I think it was all because of the stress that you going through. It's ok, after we are just humans, but it is commendable that you didnt yell for 308 days!! This one day should not deter/upset you. Sending you a big hug from this side. Take care ♥
Yes, writing about it surely helps. But I think it's amazing that you went 308 days without losing your cool?!!?! How!!!
As for the meltdown – you /were/ going through a lot; no one can blame you. We've all been there. And kids do forgive us. I am sure she was really scared; but kids are so understanding sometimes that it's heartbreaking!

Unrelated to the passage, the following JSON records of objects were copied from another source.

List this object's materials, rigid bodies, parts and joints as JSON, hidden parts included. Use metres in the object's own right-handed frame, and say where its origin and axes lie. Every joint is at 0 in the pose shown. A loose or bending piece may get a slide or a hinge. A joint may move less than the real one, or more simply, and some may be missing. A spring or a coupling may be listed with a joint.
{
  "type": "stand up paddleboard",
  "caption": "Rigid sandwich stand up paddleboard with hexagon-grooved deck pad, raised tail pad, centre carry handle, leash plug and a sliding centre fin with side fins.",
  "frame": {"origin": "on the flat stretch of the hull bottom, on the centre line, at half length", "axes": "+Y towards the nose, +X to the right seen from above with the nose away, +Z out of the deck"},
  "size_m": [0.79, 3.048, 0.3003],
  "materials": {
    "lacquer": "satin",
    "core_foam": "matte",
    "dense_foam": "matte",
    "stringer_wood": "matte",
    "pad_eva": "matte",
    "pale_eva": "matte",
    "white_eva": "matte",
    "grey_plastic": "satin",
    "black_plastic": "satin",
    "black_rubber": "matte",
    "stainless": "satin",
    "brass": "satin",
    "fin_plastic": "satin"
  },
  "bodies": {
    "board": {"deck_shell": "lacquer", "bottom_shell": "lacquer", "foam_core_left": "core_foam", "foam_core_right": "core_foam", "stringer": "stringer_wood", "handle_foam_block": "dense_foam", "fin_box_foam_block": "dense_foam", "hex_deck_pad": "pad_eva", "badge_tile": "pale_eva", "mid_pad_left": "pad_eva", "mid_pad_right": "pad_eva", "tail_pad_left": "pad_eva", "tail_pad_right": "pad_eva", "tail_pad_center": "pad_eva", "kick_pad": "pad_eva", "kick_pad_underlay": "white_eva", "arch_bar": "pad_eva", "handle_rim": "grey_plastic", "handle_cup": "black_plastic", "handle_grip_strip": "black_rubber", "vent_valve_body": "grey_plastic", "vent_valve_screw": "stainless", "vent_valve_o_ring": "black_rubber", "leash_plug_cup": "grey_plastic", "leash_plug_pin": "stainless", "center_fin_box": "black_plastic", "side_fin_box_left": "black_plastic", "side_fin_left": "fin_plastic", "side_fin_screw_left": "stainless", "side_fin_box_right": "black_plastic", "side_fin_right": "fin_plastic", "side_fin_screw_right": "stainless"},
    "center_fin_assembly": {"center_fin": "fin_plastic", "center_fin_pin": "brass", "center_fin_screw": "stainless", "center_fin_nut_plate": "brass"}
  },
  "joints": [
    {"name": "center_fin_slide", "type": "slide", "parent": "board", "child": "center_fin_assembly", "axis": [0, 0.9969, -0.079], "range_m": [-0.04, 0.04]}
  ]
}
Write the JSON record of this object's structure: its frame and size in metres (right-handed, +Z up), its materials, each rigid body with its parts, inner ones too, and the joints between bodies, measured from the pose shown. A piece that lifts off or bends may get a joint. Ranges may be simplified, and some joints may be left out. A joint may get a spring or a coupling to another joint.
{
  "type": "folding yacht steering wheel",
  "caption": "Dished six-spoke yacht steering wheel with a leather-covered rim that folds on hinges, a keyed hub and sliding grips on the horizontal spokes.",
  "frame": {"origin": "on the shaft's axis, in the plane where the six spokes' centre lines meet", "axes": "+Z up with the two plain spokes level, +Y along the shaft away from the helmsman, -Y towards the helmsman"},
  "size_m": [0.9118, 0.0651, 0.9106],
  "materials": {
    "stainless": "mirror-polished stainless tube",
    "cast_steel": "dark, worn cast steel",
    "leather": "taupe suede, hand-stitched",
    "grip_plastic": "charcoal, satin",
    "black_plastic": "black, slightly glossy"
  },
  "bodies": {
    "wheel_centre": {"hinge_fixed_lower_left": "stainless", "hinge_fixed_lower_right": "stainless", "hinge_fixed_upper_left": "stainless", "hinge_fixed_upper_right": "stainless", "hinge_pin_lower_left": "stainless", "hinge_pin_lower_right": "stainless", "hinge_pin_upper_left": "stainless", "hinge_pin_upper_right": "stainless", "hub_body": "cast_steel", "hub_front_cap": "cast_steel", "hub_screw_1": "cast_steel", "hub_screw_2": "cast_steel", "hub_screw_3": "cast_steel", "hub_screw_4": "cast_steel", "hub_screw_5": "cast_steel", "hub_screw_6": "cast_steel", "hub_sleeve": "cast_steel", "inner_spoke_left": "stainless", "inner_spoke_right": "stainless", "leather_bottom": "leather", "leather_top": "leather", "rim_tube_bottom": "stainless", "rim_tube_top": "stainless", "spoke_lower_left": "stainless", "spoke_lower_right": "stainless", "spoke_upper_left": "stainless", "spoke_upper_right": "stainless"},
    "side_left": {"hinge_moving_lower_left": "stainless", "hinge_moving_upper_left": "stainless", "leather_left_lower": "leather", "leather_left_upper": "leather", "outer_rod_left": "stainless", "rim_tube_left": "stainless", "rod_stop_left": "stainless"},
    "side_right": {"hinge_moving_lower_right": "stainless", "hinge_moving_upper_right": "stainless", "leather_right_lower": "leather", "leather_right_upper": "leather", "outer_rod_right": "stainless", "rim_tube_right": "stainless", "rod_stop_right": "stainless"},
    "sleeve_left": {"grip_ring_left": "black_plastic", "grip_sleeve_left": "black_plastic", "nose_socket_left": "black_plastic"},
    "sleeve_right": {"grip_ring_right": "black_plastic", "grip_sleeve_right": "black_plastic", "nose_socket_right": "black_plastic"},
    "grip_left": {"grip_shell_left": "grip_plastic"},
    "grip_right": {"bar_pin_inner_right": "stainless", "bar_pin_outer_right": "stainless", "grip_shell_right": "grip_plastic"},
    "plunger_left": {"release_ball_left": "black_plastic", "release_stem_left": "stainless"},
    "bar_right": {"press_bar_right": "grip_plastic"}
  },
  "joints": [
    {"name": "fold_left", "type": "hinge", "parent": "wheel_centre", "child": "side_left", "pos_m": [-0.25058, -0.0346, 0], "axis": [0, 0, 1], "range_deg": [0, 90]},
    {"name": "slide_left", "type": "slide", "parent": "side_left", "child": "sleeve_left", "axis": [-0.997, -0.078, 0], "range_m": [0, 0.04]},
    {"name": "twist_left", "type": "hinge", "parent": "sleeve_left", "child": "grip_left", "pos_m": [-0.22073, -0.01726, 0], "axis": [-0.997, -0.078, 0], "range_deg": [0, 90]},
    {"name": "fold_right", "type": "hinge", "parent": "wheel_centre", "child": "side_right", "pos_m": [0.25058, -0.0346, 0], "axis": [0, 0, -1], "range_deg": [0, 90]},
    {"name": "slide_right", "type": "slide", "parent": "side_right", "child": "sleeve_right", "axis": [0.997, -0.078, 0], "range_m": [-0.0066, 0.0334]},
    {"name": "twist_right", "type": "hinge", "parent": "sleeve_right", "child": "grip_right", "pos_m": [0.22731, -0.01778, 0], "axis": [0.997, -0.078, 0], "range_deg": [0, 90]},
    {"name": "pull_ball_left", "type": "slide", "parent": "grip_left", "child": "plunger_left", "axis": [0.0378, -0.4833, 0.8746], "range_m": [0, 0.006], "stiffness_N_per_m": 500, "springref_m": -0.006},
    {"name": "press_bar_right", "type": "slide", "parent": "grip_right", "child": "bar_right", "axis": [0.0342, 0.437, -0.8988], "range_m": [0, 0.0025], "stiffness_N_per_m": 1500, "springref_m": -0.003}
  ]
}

It doesn't deter me, but it upset me for sure. She is also going through that moody phase where everything I say is taken the wrong way. TIme for me to re-examine my priorities. Thanks so much for the hugs, dear Shilpa!
Yes that forgiveness is what keeps me going, Sreesha. I doubt I could look myself in the face after that ugly episode if it weren't for her.

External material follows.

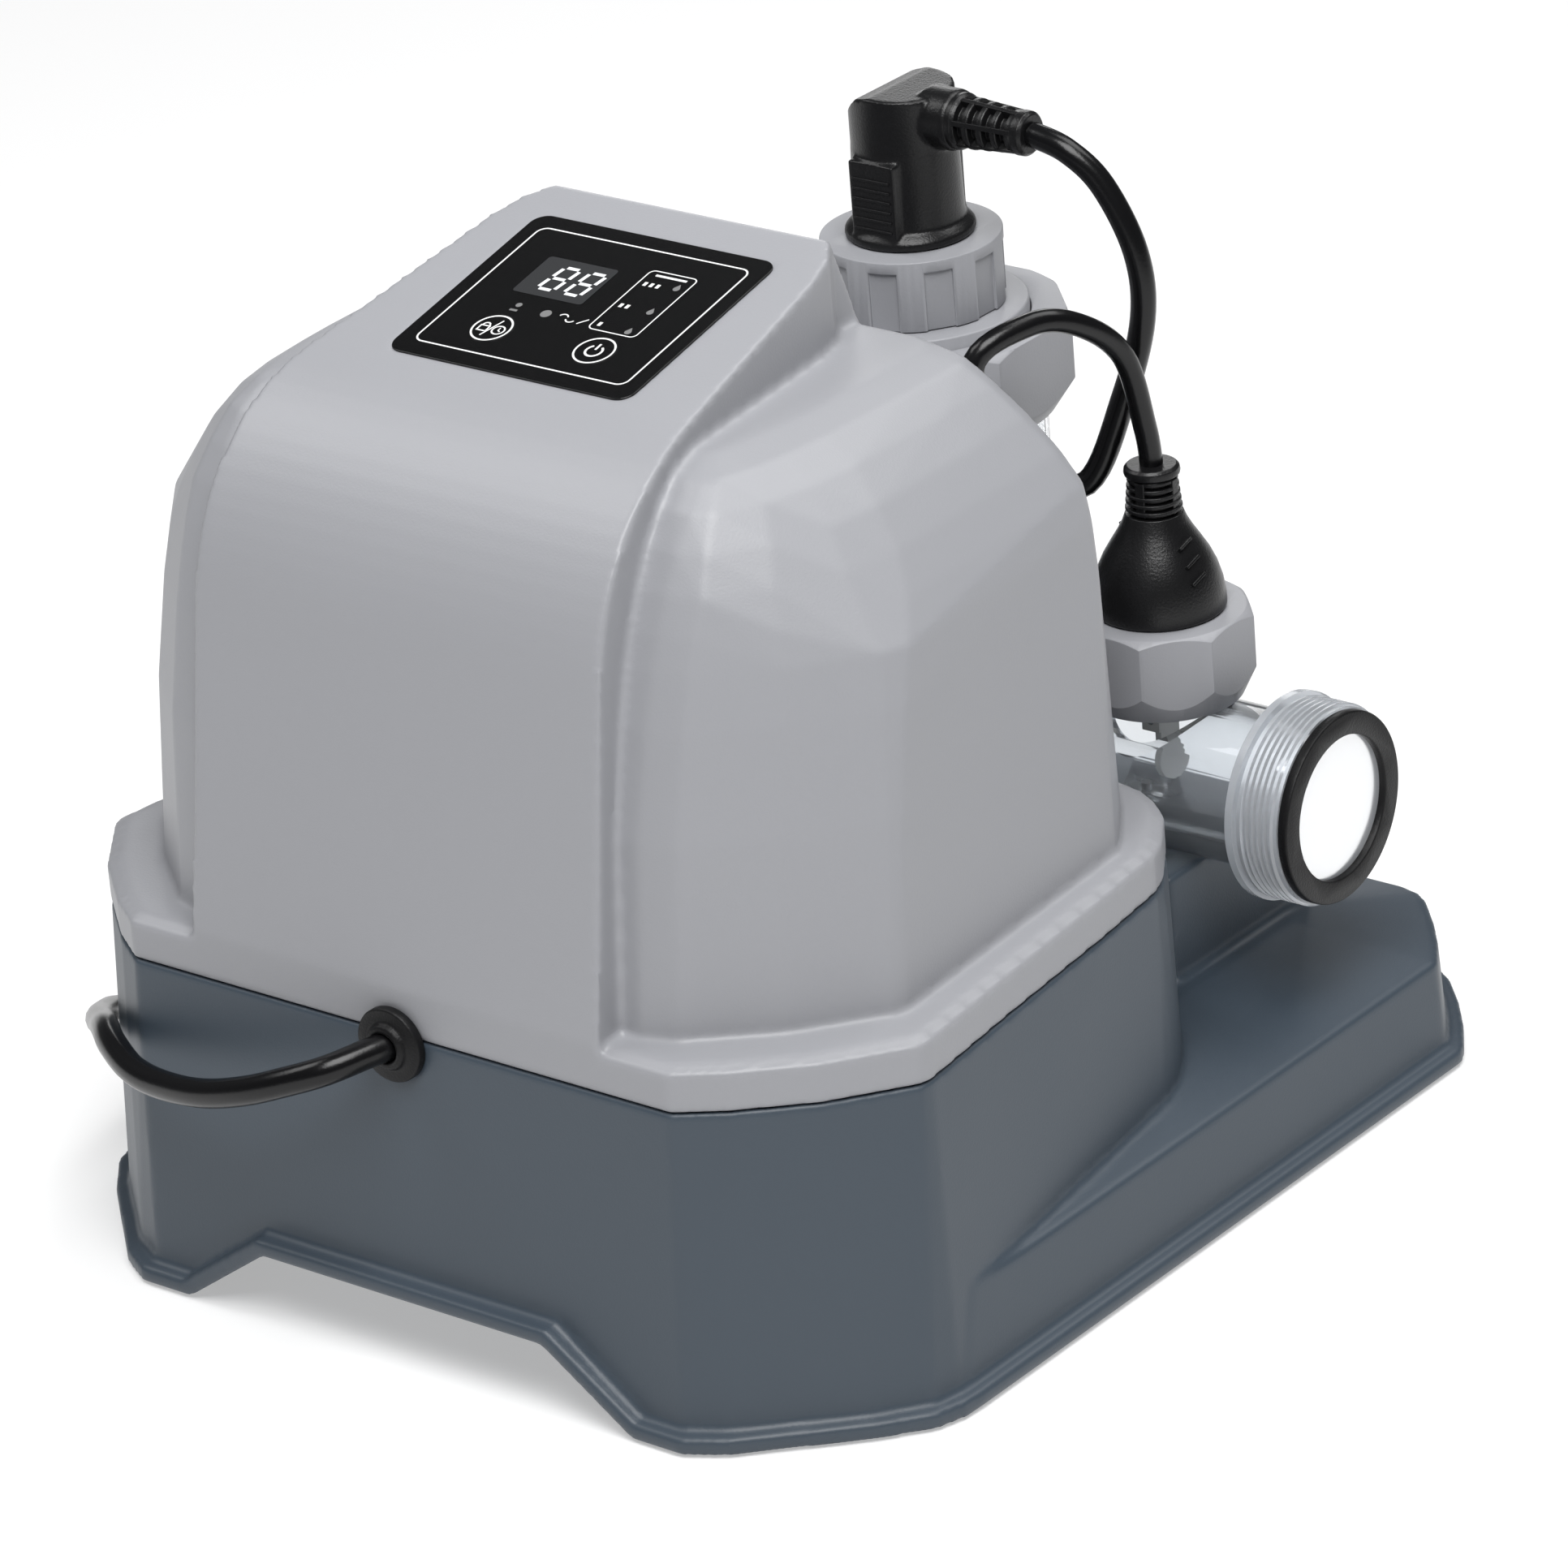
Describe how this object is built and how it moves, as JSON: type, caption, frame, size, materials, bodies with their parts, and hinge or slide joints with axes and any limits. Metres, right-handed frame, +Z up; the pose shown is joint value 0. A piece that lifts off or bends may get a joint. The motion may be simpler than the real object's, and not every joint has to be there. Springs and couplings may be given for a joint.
{
  "type": "salt chlorine generator",
  "caption": "Salt chlorine generator for a pool: grey two-part housing with a sloping control panel, clear flow pipe with cell and flow sensor behind, cord in a coil.",
  "frame": {"origin": "middle of the footprint on the floor, under the housing and pipe; the cord, coil and plug are left out of it", "axes": "+Z up, front face towards -Y, control panel faces up and towards -Y, outlet end of the pipe towards +X"},
  "size_m": [0.448, 0.418, 0.2947],
  "materials": {
    "base_grey": "satin",
    "rubber": "matte",
    "steel": "brushed",
    "cover_grey": "satin",
    "panel_film": "satin",
    "lcd": "gloss",
    "led": "gloss",
    "black_plastic": "satin",
    "circuit_board": "satin",
    "transformer": "satin",
    "aluminium": "brushed",
    "terminal": "satin",
    "clear_plastic": "clear",
    "titanium": "dull",
    "cord_sheath": "satin",
    "white_plastic": "satin"
  },
  "bodies": {
    "housing": {"base_housing": "base_grey", "bottom_plate": "base_grey", "rubber_feet": "rubber", "bottom_plate_screws": "steel", "top_cover": "cover_grey", "cover_screws": "steel", "membrane_panel": "panel_film", "display_module": "lcd", "indicator_leds": "led", "button_switches": "black_plastic", "display_board": "circuit_board", "display_board_screws": "steel", "power_board": "circuit_board", "transformer": "transformer", "heat_sink": "aluminium", "terminal_block": "terminal", "board_standoffs": "steel", "board_screws": "steel", "cord_clamp": "black_plastic", "cord_clamp_screws": "steel", "cord_grommet": "rubber", "lead_grommets": "rubber", "flow_body": "clear_plastic", "pipe_screws": "steel", "inlet_gasket": "rubber", "outlet_gasket": "rubber", "cell_head": "cover_grey", "cell_o_ring": "rubber", "electrode_plates": "titanium", "electrode_terminals": "steel", "cell_plug": "black_plastic", "cell_lead": "cord_sheath", "sensor_body": "white_plastic", "sensor_o_ring": "rubber", "paddle_pin": "steel", "sensor_plug": "black_plastic", "sensor_lead": "cord_sheath", "power_cord": "cord_sheath", "power_cord_coil": "cord_sheath", "mains_plug": "black_plastic"},
    "power_button_body": {"power_button": "panel_film"},
    "timer_button_body": {"timer_button": "panel_film"},
    "cell_nut_body": {"cell_nut": "cover_grey"},
    "cell_collar_body": {"cell_collar": "cover_grey"},
    "sensor_nut_body": {"sensor_nut": "cover_grey"},
    "sensor_paddle_body": {"sensor_paddle": "white_plastic"}
  },
  "joints": [
    {"name": "power_button_press", "type": "slide", "parent": "housing", "child": "power_button_body", "axis": [0, 0.2181, -0.9759], "range_m": [0, 0.0005], "stiffness_N_per_m": 400},
    {"name": "timer_button_press", "type": "slide", "parent": "housing", "child": "timer_button_body", "axis": [0, 0.2181, -0.9759], "range_m": [0, 0.0005], "stiffness_N_per_m": 400},
    {"name": "cell_nut_turn", "type": "hinge", "parent": "housing", "child": "cell_nut_body", "pos_m": [0, 0.0905, 0.2055], "axis": [0, 0, 1], "range_deg": [0, 360]},
    {"name": "cell_collar_turn", "type": "hinge", "parent": "housing", "child": "cell_collar_body", "pos_m": [0, 0.0905, 0.237], "axis": [0, 0, 1], "range_deg": [0, 90]},
    {"name": "sensor_nut_turn", "type": "hinge", "parent": "housing", "child": "sensor_nut_body", "pos_m": [0.081, 0.0905, 0.14], "axis": [0, 0, 1], "range_deg": [0, 360]},
    {"name": "sensor_paddle_swing", "type": "hinge", "parent": "housing", "child": "sensor_paddle_body", "pos_m": [0.081, 0.0905, 0.1133], "axis": [0, -1, 0], "range_deg": [0, 28]}
  ]
}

Hugs Shailaja. It takes so much courage to write about it. As mother's we have our moments of meltdown. As you rightly said, there's so much going on around us, that at times we tend to lose it…and I myself have done it several times in the past. I'm glad you wrote about this incident. 308 days of not yelling…hats off.
Please pass a hug to Gy…she's such a lovely child 🙂
Love and hugs
Gayu
This was a great read after the day I had with my toddler. There are days where I feel like the worst mom ever and connecting with other people who are honest about their imperfections as a parent is comforting. I’m not alone. Lol. I love how you say her down the next day to do your learning moment after your breather. I’m trying to figure out that learning lesson perfect moments with my daughter because she’s two, so I can’t wait so long.
Erin, I know exactly what you mean! That’s why I began blogging. TO connect with people and tell them they aren’t alone. We’ve all made mistakes (still do!) and it’s okay to stumble and learn.